Being a Tutor…

And there you are – hello, nice to meet you and you are the one with which project? A situation many documentary tutor colleagues will recognise from the extraordinary many documentary workshops in and outside Europe, set up for local and EU money through the MEDIA Programme or other international organisations. I have done this job for a couple of decades, it is not easy and I am still not sure that I am doing it in the right way. I know when I have given some help, and I know when I did not help. More or less at least.

And what is this job? Well you read project proposals, watch teasers (also called tasters, a better word maybe?) and other material and you talk. Yes, you talk a lot. You ask questions, the filmmakers ask questions. You listen, they listen. You try to be honest in your evaluation, you don’t want to discourage, on the other hand you don’t want to encourage and give false hopes.

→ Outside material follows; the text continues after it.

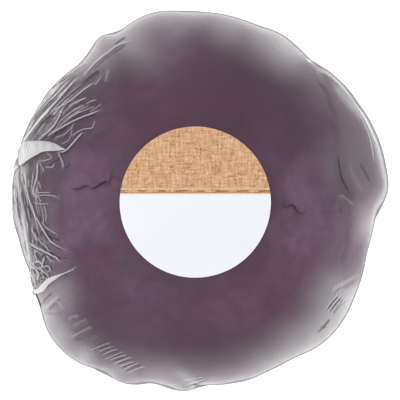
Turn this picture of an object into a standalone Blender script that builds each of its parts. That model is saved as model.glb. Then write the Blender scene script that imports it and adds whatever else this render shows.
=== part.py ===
"""A red cabbage head in clear film, with a round paper label on its crown.

The head stands on its cut stalk with the crown up. The origin is the middle of the stalk's cut
face, +Z points up through the crown, and every length is in metres.

Apart from the stalk, every surface is a distance from the head's middle along a direction, which
is an azimuth (from +X towards +Y) and a polar angle (from the crown down). The film is outermost.
Each leaf lies under the film and under the leaves outside it, and steps up where they end.
"""

import math
from dataclasses import dataclass

import bmesh
import bpy
from mathutils import Vector

MM = 0.001

# The head as it is measured over the film
MIDDLE_HEIGHT = 68.0 * MM  # of the widest ring, above the surface that the stalk stands on
RADIUS = 78.9 * MM  # mean, at the widest ring
RISE = 69.0 * MM  # from the widest ring to the crown
DROP = 62.5 * MM  # from the widest ring to the underside
CROWN_SQUARENESS = 2.25  # 2 is an ellipse, and more is a flatter crown
UNDERSIDE_SQUARENESS = 2.35

# Lobes round the widest ring, as (how many, height, azimuth of one crest)
LOBES = (
    (2, 1.5 * MM, math.radians(64.5)),
    (3, 1.2 * MM, math.radians(117.0)),
    (4, 0.5 * MM, math.radians(37.0)),
    (5, 1.75 * MM, math.radians(20.5)),
    (7, 0.7 * MM, math.radians(14.5)),
    (8, 0.6 * MM, math.radians(7.0)),
)
LOBE_TWIST = math.radians(16.0)  # the lobes lean round the head from underside to crown
LOBE_FADE = 1.5  # power of the polar angle's sine by which they die out towards the poles

# Hollows and swellings between the crown and the widest ring, as
# (how many round the head, how many from pole to pole, height, turn)
QUILTING = (
    (2, 4, 0.7 * MM, math.radians(50.0)),
    (3, 6, 0.5 * MM, math.radians(170.0)),
)

# Where the film stands off the leaves, as (azimuth, polar angle, half width, depth)
LOOSE_PATCHES = (
    (math.radians(24.0), math.radians(86.0), math.radians(34.0), 2.4 * MM),
    (math.radians(176.0), math.radians(80.0), math.radians(40.0), 1.0 * MM),
    (math.radians(300.0), math.radians(170.0), math.radians(58.0), 1.6 * MM),
    (math.radians(120.0), math.radians(170.0), math.radians(58.0), 1.6 * MM),
)

# Sheet thicknesses, and the clearance kept between any two pieces
LEAF_THICKNESS = 1.2 * MM
FILM_THICKNESS = 0.4 * MM
LABEL_THICKNESS = 0.3 * MM
CLEARANCE = 1.2 * MM
LABEL_CLEARANCE = 0.4 * MM

# The midrib stands out of a leaf's outer face, highest at the foot of the leaf
RIB_HEIGHT = 2.2 * MM
RIB_HALF_TURN = math.radians(9.0)  # one step between two spokes of a leaf's mesh
RIB_ROOM_EXTRA = 0.4 * MM
RIB_ROOM_INNER_TURN = math.radians(12.0)
RIB_ROOM_OUTER_TURN = math.radians(50.0)

EDGE_ROOM = math.radians(5.0)  # how far past an edge the leaf below starts to rise
STEP_UP_WIDTH = math.radians(21.0)  # how far from there it has risen fully

# A leaf's outline is given at these turns round its middle: tip, shoulder, side, haunch, foot
OUTLINE_TURNS = tuple(math.radians(a) for a in (0.0, 50.0, 95.0, 140.0, 180.0))

LABEL_RADIUS = 30.0 * MM
FILM_MOUTH = math.radians(157.0)  # polar angle of the film's edge, round the stalk
PLEATS = 24
PLEAT_HEIGHT = 0.6 * MM
PLEATS_FROM = math.radians(120.0)

# The stalk's outline from its cut face up into the head, as (radius, height)
STALK_OUTLINE = (
    (16.0 * MM, 0.0),
    (17.2 * MM, 1.4 * MM),
    (17.0 * MM, 5.5 * MM),
    (15.0 * MM, 9.5 * MM),
    (11.6 * MM, 17.0 * MM),
    (9.0 * MM, 22.0 * MM),
)
STALK_SIDES = 32

# The socket in the inner head that takes the stalk, as (polar angle, distance from the middle)
SOCKET_LIP = math.radians(160.5)  # polar angle where the head's underside turns up into it
SOCKET_RINGS = (
    (math.radians(163.0), 47.5 * MM),
    (math.radians(168.0), 43.0 * MM),
)
SOCKET_ROOF = 42.5 * MM  # from the head's middle

# Mesh steps
LEAF_SPOKES = 40
LEAF_RINGS = 9
LONG_LEAF_RINGS = 11
SHORT_LEAF_RINGS = 7
HEAD_SPOKES = 48
FILM_RINGS = 18
LABEL_RINGS = 4
INNER_HEAD_SPOKES = 36
INNER_HEAD_RINGS = 16

CLOSING_PASSES = 8  # enough to place the label's points to a thousandth of a millimetre
SHARP_FROM = math.radians(50.0)  # edges that bend more than this are shaded sharp

# Each finish is a colour with its opacity, and a roughness
LEAF_FINISH = ((0.075, 0.022, 0.055, 1.0), 0.40)
INNER_LEAF_FINISH = ((0.13, 0.035, 0.10, 1.0), 0.45)
STALK_FINISH = ((0.72, 0.64, 0.50, 1.0), 0.60)
FILM_FINISH = ((0.80, 0.80, 0.82, 0.25), 0.15)
LABEL_FINISH = ((0.88, 0.90, 0.93, 1.0), 0.50)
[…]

It is mostly easy when you meet filmmakers you know and with whom you have had the dialogue many times before. They know what you are good at, and you know what they are good at. You have seen their previous work, you have maybe written about it on your blog – you don’t need a lot of introduction, you can go directly to the film project… and there are definitely people who don’t want to talk to you

because the chemistry is not there, they don’t find you professional, you don’t like their films or their approach to filmmaking.

But if you have not met the filmmakers in beforehand… Iate February I was at a well organised 3 day documentary workshop in Beirut with 7 interesting projects from different Arabic countries at different levels of development. Some were ready for production, some close to starting the editing, some had developed the project and had eventually some material to show and/or a teaser. And some were at the idea stage.

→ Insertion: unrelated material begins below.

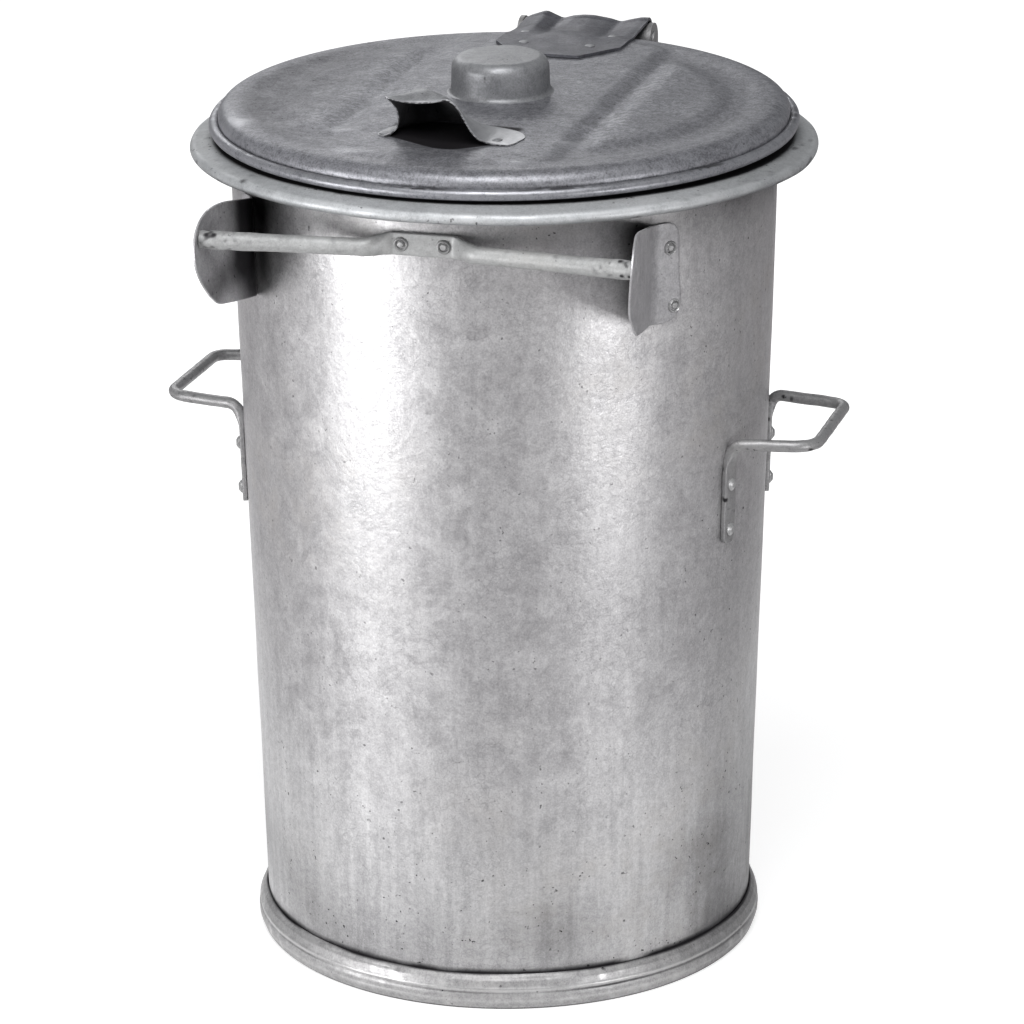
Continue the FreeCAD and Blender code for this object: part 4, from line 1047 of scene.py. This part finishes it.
@dataclass
class Grip:
    """Pressed hood on the lid's front: open to the front, with flared lips and two flat feet.

    Each station is a curve across the hood, (x, y, height over the lid), from its front edge back.
    """

    lid: LidForm = field(default_factory=LidForm)
    sheet: float = 1.5
    stations: tuple[tuple[tuple[float, float, float], ...], ...] = (
        ((-63.5, -150, 0.8), (-61.4, -156, 0.8), (-56, -159, 1.2), (-51.4, -156, 2.6),
         (-47.6, -151, 6.5), (-46.2, -150.4, 14), (-46.6, -153, 22), (-49.6, -157, 29),
         (-55.6, -159.5, 35), (-46.4, -160.5, 33.2), (-38.4, -161, 31.8), (-28, -161, 31.6),
         (-17, -160.6, 32.6), (-8.4, -160, 34.2), (-2.4, -159, 36), (5.4, -158.6, 31.6),
         (10.2, -158.2, 24.4), (15.4, -158, 15), (19.8, -158.4, 8), (25, -158.8, 3.6),
         (32, -159.4, 1.6), (41, -161.4, 1.0), (50, -161.4, 0.9), (54.4, -155, 0.9),
         (56, -146.5, 0.9)),
        ((-62, -143, 0.8), (-59, -144, 0.8), (-55.4, -144.4, 1.2), (-51, -143.6, 3.0),
         (-47.4, -142, 8), (-46, -141, 15), (-45.2, -141, 22), (-44.2, -141, 27.4),
         (-42, -141, 31), (-39, -141, 33.6), (-35.2, -141, 34.9), (-30.6, -141, 35.7),
         (-25, -141, 35.5), (-19, -141, 34.6), (-12.8, -141, 33.4), (-6.6, -141.4, 31.4),
         (0.6, -141.8, 27), (8, -142.4, 18.6), (14.6, -143, 10.6), (21.6, -143.8, 5.2),
         (30.6, -144.6, 2.2), (41, -145, 1.1), (50, -143.6, 0.9), (55, -141, 0.9),
         (57.4, -137, 0.9)),
        ((-57, -130, 1), (-54, -130.6, 1), (-51, -131, 1.4), (-47.4, -131, 3.6),
         (-46.2833, -130.4, 9), (-47.15, -130, 15.4), (-46, -130, 20.651), (-44.4, -130, 25.669),
         (-42, -130, 29.915), (-39, -130, 32.617), (-35.6, -130, 33.775), (-31.6, -130, 33.8715),
         (-26, -130, 33.389), (-19.8, -130, 30.88), (-13.6, -130, 27.599), (-7.6, -130, 23.739),
         (-1.6, -130, 19.8), (5.48333, -130, 13.4), (14.5, -130, 7.6), (23, -130.4, 3.8),
         (31, -131, 1.9), (39.4, -131, 1.2), (46, -130.4, 1), (50.4, -129, 1), (53, -127, 1)),
        ((-46, -116, 0.6), (-43.4, -115, 0.7), (-40.8, -114, 1), (-38, -113.2, 2.4),
         (-36.2667, -112.6, 5), (-36.2667, -112.2, 8), (-36.2667, -112, 11), (-35.8, -112, 13.6),
         (-34.8667, -112, 15.8), (-32.4, -112, 17.4), (-29.6, -112, 18.2), (-26.4, -112, 18.4),
         (-23, -112, 18), (-19.4, -112, 16.8), (-14.6, -112, 14.8), (-8.46667, -112, 12.2),
         (-1.86667, -112, 9.2), (5.13333, -112.2, 6.2), (12, -112.6, 3.6), (18, -113, 1.8),
         (24.4, -113.6, 1), (31, -114.4, 0.7), (36.4, -115.4, 0.6), (40.6, -116.6, 0.6),
         (44, -118, 0.6)),
        ((-32, -107, -1), (-30.4, -105.6, -1), (-28.8, -104.4, -1), (-27, -103.4, -1),
         (-25.4, -102.6, -1), (-23.8, -102, -1), (-22.2, -101.6, -1), (-20.6, -101.2, -1),
         (-19, -101, -1), (-17.2, -100.8, -1), (-15.4, -100.6, -1), (-13.4, -100.6, -1),
         (-11.2, -100.6, -1), (-8.8, -100.6, -1), (-6, -100.8, -1), (-3, -101, -1),
         (0.4, -101.2, -1), (4, -101.6, -1), (8, -102.2, -1), (12.4, -103, -1), (17, -104, -1),
         (21.6, -105.2, -1), (25.6, -106.6, -1), (28.8, -108, -1), (31, -109.4, -1)))

    def rivets(self) -> list[tuple[np.ndarray, np.ndarray]]:
        """Points and normals of the rivets on the two feet."""
        return self.lid.sites(((-57.0, -151.0), (37.5, -150.0)), 0.8)

    def build(self) -> bpy.types.Object:
        """The sheet through five station curves, on the lid's top, with its thickness.

        Returns:
            The closed grip.
        """
        curves = np.stack([through(list(curve), 150, soft=5) for curve in self.stations])
        grid = woven(curves, 64)
        x, y = grid[..., 0], grid[..., 1]
        wave = 0.25 * swell(grid, 22, 91) * smooth(2, 9, grid[..., 2])
        grid[..., 2] += self.lid.level(x, y) + wave
        front = 1 - smooth(0, 0.05, np.linspace(0, 1, 64))[:, None] + 0 * x
        sides = np.abs(np.linspace(-1, 1, 150))[None] + 0 * x
        rim = np.maximum(front, smooth(0.985, 1.0, sides))
        # Painted light: the right half of the hood lighter, as a lit side; the lips and patches are
        # wear.
        wear_and_light = 0.7 * rim + 0.25 * patches(grid, 15, 92) + 0.8 * smooth(-4, 12, x)
        marks = {"wear_and_light": wear_and_light, "grime_and_shade": 0 * wear_and_light, "scuff": 0.5 * patches(grid, 20, 93)}
        sheet = Surface("lid_hood", self.lid.lean(grid), marks=marks)
        # The hood's under skin takes painted shade, dark as if in shadow.
        return sheet.doubled(-self.sheet, 0.75).build()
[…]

So how to tutor, how to give feedback that inspires and is constructive, how to push a process in the right direction. When you don’t know the person(s) who sit in front of you. Which was the case for the major part of the filmmakers attending.

Yes, what is the right direction? The one that leads the filmmaker to make what he/she is aiming for? Or the one that you could imagine would be good market-wise, that opens up for a wider audience?

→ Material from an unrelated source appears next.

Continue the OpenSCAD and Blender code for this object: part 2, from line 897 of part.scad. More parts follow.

We were four tutors with different backgrounds, which of course gave different pieces of advice for the filmmakers to digest and reflect upon. Did they get confused – of course they did, hopefully in a creative way!

In this case, in Beirut, I also met some stories with a historical and cultural background that was very far from my hemisphere. You can google a lot in beforehand to understand more but when you sit there with the filmmaker there is always something that you have not understood. And politics and culture and history is not that easy in the Middle East!

We had 90 minutes slots to be with the filmmakers in Beirut. Good time to talk about the project AND about many other things that have to do with your life. It is my simple philosophy that you have to know the person just a little bit better than what the cv in the catalogue gives you, you have to create an atmosphere where you can talk freely and openly. They expect that you are professional, know how to analyse a project, know how to get to the core of a project – and the tutor expects an equal professionalism, be it from a filmmaker who has just graduated from film school, or a journalist who was to make documentaries, or an autodidact.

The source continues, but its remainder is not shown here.